Written instruction: Reproduce all of the listing below without alteration.
>> Start Given material
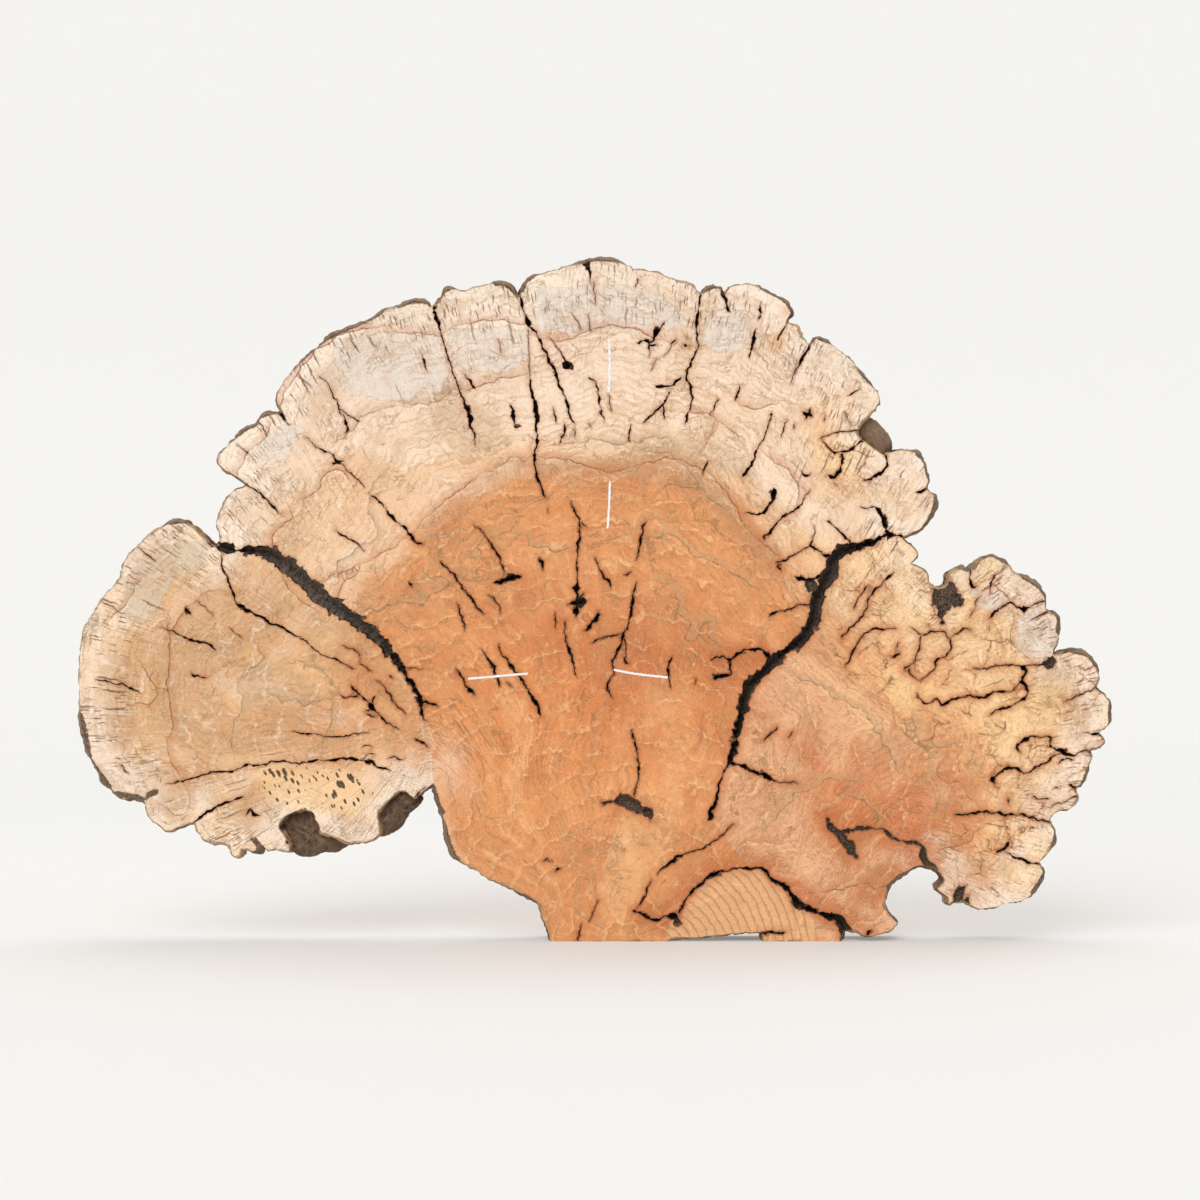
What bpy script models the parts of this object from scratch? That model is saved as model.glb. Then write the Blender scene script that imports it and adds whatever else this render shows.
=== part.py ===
"""Wood slice: a cross slice of a lobed old trunk with its live edge, standing on its sawn foot.

Metres, +Z up. The front face looks along -Y. Outlines and cracks are read in millimetres as (x, z) on the face,
with z measured up from the foot and x from the middle of the slice.
"""

import bpy
import bmesh
from mathutils import Vector, noise

MM = 0.001

# Driving dimensions
WIDTH = 1.602
THICKNESS = 0.0762
FRONT = -THICKNESS / 2
BACK = THICKNESS / 2

# The live edge from front to back: how deep each ring lies, and how far it stays inside the widest line
EDGE_RINGS = ((0.0, 4.0), (0.20, 1.2), (0.62, 0.0), (1.0, 2.4))
EDGE_RIPPLE = 2.2
RIPPLE_SPACING = 60.0

# Where the sawn foot cuts, and how far the uncut outline runs below it
FOOT_BELOW = -12

# A crack is a V groove: its depth is this many times its width, up to a limit
DEPTH_TO_WIDTH = 2.6
DEEPEST_CRACK = 0.030
CRACK_LIP = 0.002

# The outline runs clockwise as seen from the front. Each stretch ends in the notch where the next begins.
OUTLINE = {
    "stem, left": [
        (-66, FOOT_BELOW), (-72, 8), (-81, 32), (-90, 57), (-107, 68), (-126, 79), (-154, 90), (-186, 108),
        (-217, 130), (-229, 151), (-235, 183), (-244, 211), (-251, 242),
    ],
    "left lobe, inner underside": [
        (-266, 230), (-279, 219), (-293, 230), (-305, 228), (-320, 214), (-333, 198), (-331, 172), (-342, 156),
        (-366, 150), (-386, 149),
    ],
    "left lobe, bark hollow": [
        (-405, 160), (-425, 165), (-432, 185), (-442, 200), (-458, 200), (-478, 192), (-487, 180), (-478, 163),
        (-471, 150), (-471, 137),
    ],
    "left lobe, toes": [(-494, 140), (-508, 139), (-514, 145), (-520, 136), (-546, 140)],
    "left lobe, outer underside": [
        (-549, 130), (-561, 131), (-571, 147), (-594, 151), (-613, 161), (-622, 182),
    ],
    "left lobe, lower corner": [
        (-642, 176), (-660, 169), (-674, 177), (-692, 190), (-701, 218),
    ],
    "left end": [
        (-712, 220), (-732, 218), (-750, 234), (-766, 247), (-770, 261), (-783, 281), (-789, 297), (-796, 315),
        (-800, 350), (-801, 400), (-800, 445), (-796, 475), (-783, 502), (-773, 521), (-759, 541), (-739, 563),
        (-731, 589), (-711, 613), (-689, 634), (-664, 648), (-648, 653), (-625, 645), (-611, 632), (-590, 614),
    ],
    "round lobe": [(-583, 625), (-588, 650), (-578, 679), (-560, 700), (-541, 707)],
    "left shoulder": [
        (-556, 720), (-578, 732), (-587, 745), (-583, 756), (-563, 777), (-546, 794), (-527, 803), (-515, 817),
        (-490, 821),
    ],
    "top left lobe": [
        (-494, 832), (-494, 847), (-483, 868), (-469, 886), (-455, 902), (-432, 921), (-411, 941), (-379, 953),
        (-347, 966), (-329, 979), (-301, 987), (-280, 995), (-260, 991), (-255, 985),
    ],
    "crown, left": [(-244, 994), (-229, 1013), (-205, 1010), (-176, 1018), (-139, 1021), (-119, 1002)],
    "crown": [
        (-112, 1018), (-97, 1032), (-65, 1041), (-27, 1053), (2, 1059), (26, 1059), (63, 1045), (97, 1038),
        (126, 1026), (153, 1017), (164, 1004),
    ],
    "crown, right bud": [(177, 1016), (195, 1015), (201, 1006)],
    "crown, right": [(213, 1018), (246, 1019), (268, 1009), (298, 992), (307, 976), (298, 960)],
    "right shoulder step": [(314, 955), (323, 940), (334, 926)],
    "right shoulder": [(345, 938), (362, 931), (390, 910), (416, 881), (440, 850), (443, 837), (428, 816)],
    "behind the upper bark lump": [(410, 790), (425, 772), (448, 757)],
    "upper right lobe": [(464, 762), (482, 763), (502, 757), (514, 738), (519, 712), (515, 702)],
    "lobe above the right fissure": [(530, 689), (527, 667), (508, 640), (478, 625)],
    "lobe under the right fissure": [(496, 611), (503, 600), (493, 586)],
    "right, small step": [(513, 576), (518, 557)],
    "right, bark notch": [(528, 550), (543, 551), (551, 571), (570, 579), (576, 575)],
    "right, upper lobe": [
        (587, 579), (600, 593), (621, 598), (639, 587), (651, 572), (673, 563), (690, 551), (699, 532),
    ],
    "right, upper step": [(703, 513), (720, 507), (722, 497), (719, 462), (712, 446)],
    "right, middle lobe": [(737, 450), (758, 449), (774, 436), (783, 412), (778, 392)],
    "right end": [(797, 377), (801, 355), (797, 334), (783, 321)],
    "right, small bud": [(792, 310), (785, 301), (767, 294)],
    "right, lower step": [(773, 288), (766, 265), (757, 242), (748, 237)],
    "right, lower lobe": [(751, 222), (741, 206), (718, 200), (706, 187)],
    "right, underside lobe": [(716, 166), (710, 144), (690, 121)],
    "right, bottom lobe": [(698, 104), (686, 82), (668, 63), (640, 56), (597, 48), (570, 60)],
    "right, bark wedge": [(549, 55), (545, 66), (530, 81), (540, 94), (527, 113)],
    "right of the stem": [
        (505, 115), (484, 105), (461, 89), (453, 67), (450, 58), (461, 38), (471, 27), (453, 12), (422, 6),
        (404, 13), (391, 11), (385, FOOT_BELOW),
    ],
    "foot with its hollow": [
        (262, FOOT_BELOW), (258, 10), (240, 11), (200, 8), (160, 4), (120, 2), (100, FOOT_BELOW),
    ],
}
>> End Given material
The output:
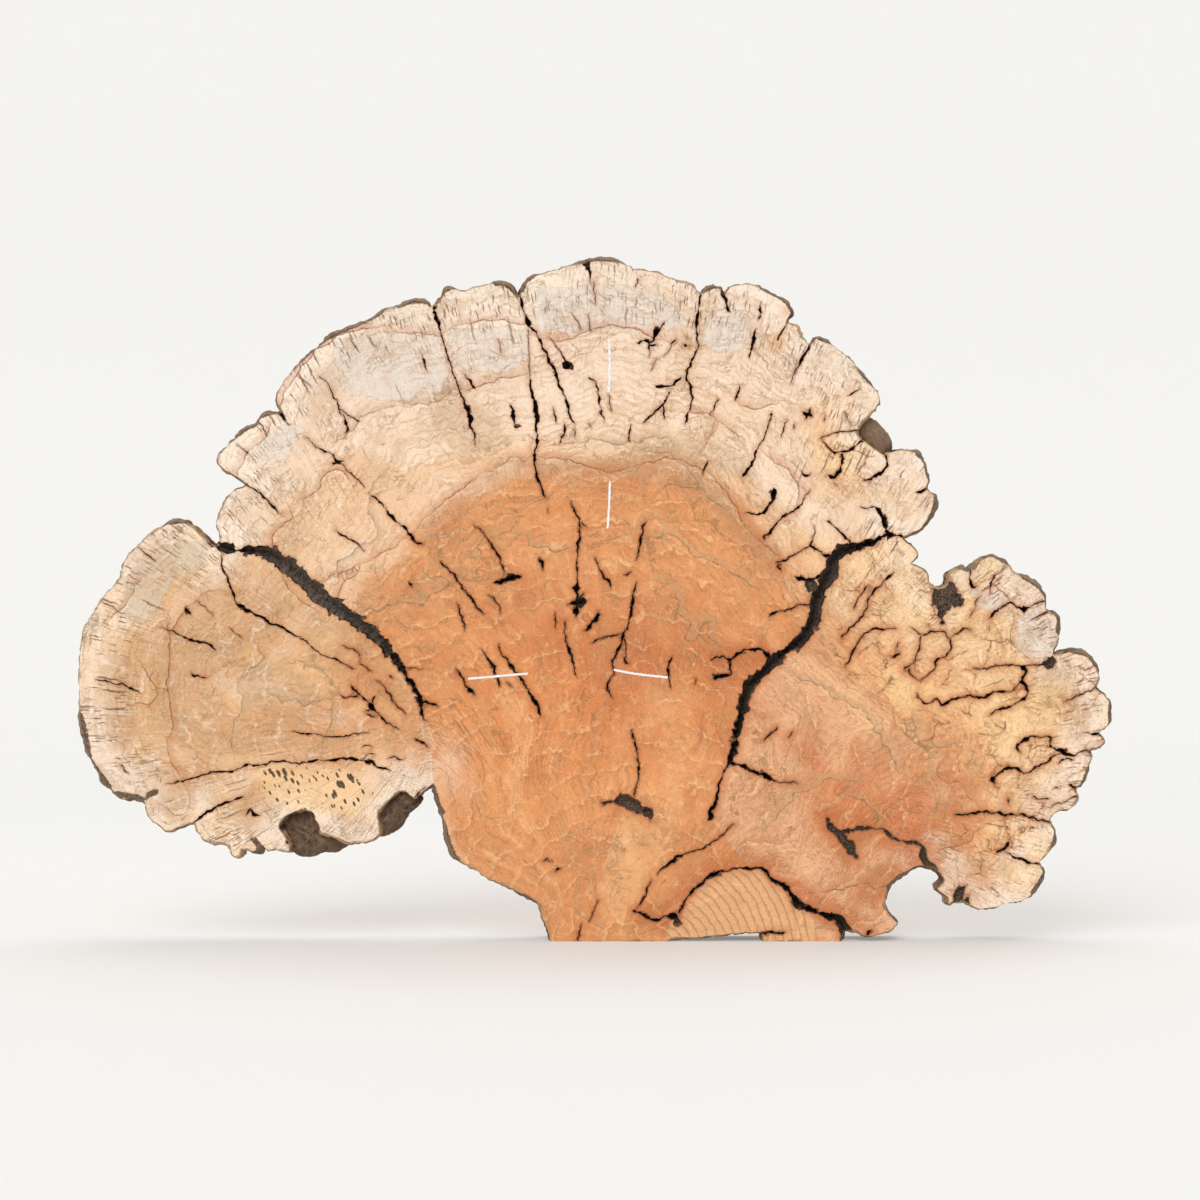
What bpy script models the parts of this object from scratch? That model is saved as model.glb. Then write the Blender scene script that imports it and adds whatever else this render shows.
=== part.py ===
"""Wood slice: a cross slice of a lobed old trunk with its live edge, standing on its sawn foot.

Metres, +Z up. The front face looks along -Y. Outlines and cracks are read in millimetres as (x, z) on the face,
with z measured up from the foot and x from the middle of the slice.
"""

import bpy
import bmesh
from mathutils import Vector, noise

MM = 0.001

# Driving dimensions
WIDTH = 1.602
THICKNESS = 0.0762
FRONT = -THICKNESS / 2
BACK = THICKNESS / 2

# The live edge from front to back: how deep each ring lies, and how far it stays inside the widest line
EDGE_RINGS = ((0.0, 4.0), (0.20, 1.2), (0.62, 0.0), (1.0, 2.4))
EDGE_RIPPLE = 2.2
RIPPLE_SPACING = 60.0

# Where the sawn foot cuts, and how far the uncut outline runs below it
FOOT_BELOW = -12

# A crack is a V groove: its depth is this many times its width, up to a limit
DEPTH_TO_WIDTH = 2.6
DEEPEST_CRACK = 0.030
CRACK_LIP = 0.002

# The outline runs clockwise as seen from the front. Each stretch ends in the notch where the next begins.
OUTLINE = {
    "stem, left": [
        (-66, FOOT_BELOW), (-72, 8), (-81, 32), (-90, 57), (-107, 68), (-126, 79), (-154, 90), (-186, 108),
        (-217, 130), (-229, 151), (-235, 183), (-244, 211), (-251, 242),
    ],
    "left lobe, inner underside": [
        (-266, 230), (-279, 219), (-293, 230), (-305, 228), (-320, 214), (-333, 198), (-331, 172), (-342, 156),
        (-366, 150), (-386, 149),
    ],
    "left lobe, bark hollow": [
        (-405, 160), (-425, 165), (-432, 185), (-442, 200), (-458, 200), (-478, 192), (-487, 180), (-478, 163),
        (-471, 150), (-471, 137),
    ],
    "left lobe, toes": [(-494, 140), (-508, 139), (-514, 145), (-520, 136), (-546, 140)],
    "left lobe, outer underside": [
        (-549, 130), (-561, 131), (-571, 147), (-594, 151), (-613, 161), (-622, 182),
    ],
    "left lobe, lower corner": [
        (-642, 176), (-660, 169), (-674, 177), (-692, 190), (-701, 218),
    ],
    "left end": [
        (-712, 220), (-732, 218), (-750, 234), (-766, 247), (-770, 261), (-783, 281), (-789, 297), (-796, 315),
        (-800, 350), (-801, 400), (-800, 445), (-796, 475), (-783, 502), (-773, 521), (-759, 541), (-739, 563),
        (-731, 589), (-711, 613), (-689, 634), (-664, 648), (-648, 653), (-625, 645), (-611, 632), (-590, 614),
    ],
    "round lobe": [(-583, 625), (-588, 650), (-578, 679), (-560, 700), (-541, 707)],
    "left shoulder": [
        (-556, 720), (-578, 732), (-587, 745), (-583, 756), (-563, 777), (-546, 794), (-527, 803), (-515, 817),
        (-490, 821),
    ],
    "top left lobe": [
        (-494, 832), (-494, 847), (-483, 868), (-469, 886), (-455, 902), (-432, 921), (-411, 941), (-379, 953),
        (-347, 966), (-329, 979), (-301, 987), (-280, 995), (-260, 991), (-255, 985),
    ],
    "crown, left": [(-244, 994), (-229, 1013), (-205, 1010), (-176, 1018), (-139, 1021), (-119, 1002)],
    "crown": [
        (-112, 1018), (-97, 1032), (-65, 1041), (-27, 1053), (2, 1059), (26, 1059), (63, 1045), (97, 1038),
        (126, 1026), (153, 1017), (164, 1004),
    ],
    "crown, right bud": [(177, 1016), (195, 1015), (201, 1006)],
    "crown, right": [(213, 1018), (246, 1019), (268, 1009), (298, 992), (307, 976), (298, 960)],
    "right shoulder step": [(314, 955), (323, 940), (334, 926)],
    "right shoulder": [(345, 938), (362, 931), (390, 910), (416, 881), (440, 850), (443, 837), (428, 816)],
    "behind the upper bark lump": [(410, 790), (425, 772), (448, 757)],
    "upper right lobe": [(464, 762), (482, 763), (502, 757), (514, 738), (519, 712), (515, 702)],
    "lobe above the right fissure": [(530, 689), (527, 667), (508, 640), (478, 625)],
    "lobe under the right fissure": [(496, 611), (503, 600), (493, 586)],
    "right, small step": [(513, 576), (518, 557)],
    "right, bark notch": [(528, 550), (543, 551), (551, 571), (570, 579), (576, 575)],
    "right, upper lobe": [
        (587, 579), (600, 593), (621, 598), (639, 587), (651, 572), (673, 563), (690, 551), (699, 532),
    ],
    "right, upper step": [(703, 513), (720, 507), (722, 497), (719, 462), (712, 446)],
    "right, middle lobe": [(737, 450), (758, 449), (774, 436), (783, 412), (778, 392)],
    "right end": [(797, 377), (801, 355), (797, 334), (783, 321)],
    "right, small bud": [(792, 310), (785, 301), (767, 294)],
    "right, lower step": [(773, 288), (766, 265), (757, 242), (748, 237)],
    "right, lower lobe": [(751, 222), (741, 206), (718, 200), (706, 187)],
    "right, underside lobe": [(716, 166), (710, 144), (690, 121)],
    "right, bottom lobe": [(698, 104), (686, 82), (668, 63), (640, 56), (597, 48), (570, 60)],
    "right, bark wedge": [(549, 55), (545, 66), (530, 81), (540, 94), (527, 113)],
    "right of the stem": [
        (505, 115), (484, 105), (461, 89), (453, 67), (450, 58), (461, 38), (471, 27), (453, 12), (422, 6),
        (404, 13), (391, 11), (385, FOOT_BELOW),
    ],
    "foot with its hollow": [
        (262, FOOT_BELOW), (258, 10), (240, 11), (200, 8), (160, 4), (120, 2), (100, FOOT_BELOW),
    ],
}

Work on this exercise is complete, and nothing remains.